In Indien sind Kühe allgegenwärtig. Sie grasen auf dem Mittelstreifen von Autostrassen, gehören zu einem Haushalt oder sind Teil des öffentlichen Lebens in den Städten, wie auf der Fotografie von Heinz Baumann aus Varanasi (damals Benares) aus dem Jahr 1971. Bei genauerer Betrachtung erweist sich das Thema Kuhverehrung als kontrovers und politisch.
Heinz Baumann: Benares, 1971 (Com_L20-0933-0009-0007)
Die Wertschätzung der Kuh bei den Hindus beruht nicht nur auf dem wirtschaftlichen Wert der Kuhmilch als Nahrungsmittel, des Dungs als Brennstoff oder der Muskelkraft der Arbeitstiere, sondern auch auf dem spirituellen Aspekt, der den Schutz der Kühe verlangt. Die fundamentalistische Hindutva-Bewegung versucht daher, die vermeintliche Heiligkeit der Kuh zu instrumentalisieren, um Muslime, die Kuhfleisch verzehren, zu entrechten.

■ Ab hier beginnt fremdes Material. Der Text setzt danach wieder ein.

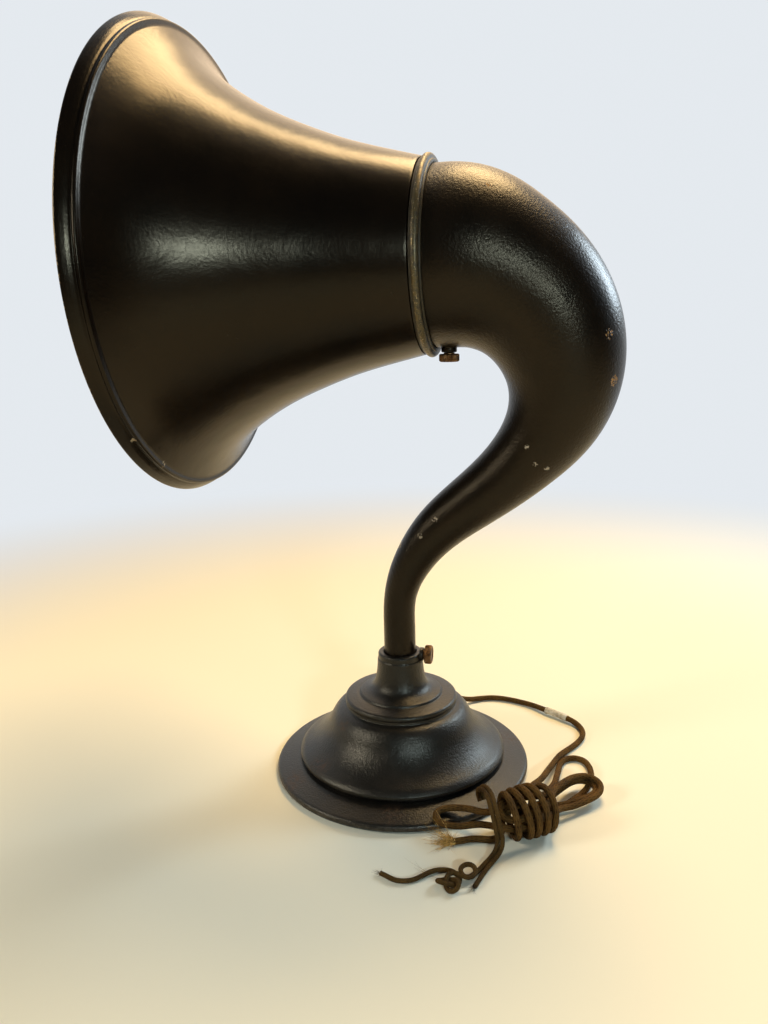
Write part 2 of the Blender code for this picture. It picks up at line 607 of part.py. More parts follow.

Most Hindus today are guided by a religious concern for cow protection. Therefore an average Indian, rooted in what appears to him as his traditional Hindu religious heritage, carries the load of the misconception that his ancestors, especially the Vedic Aryans, attached great importance to the cow on account of its inherent sacredness (Jha, S.18).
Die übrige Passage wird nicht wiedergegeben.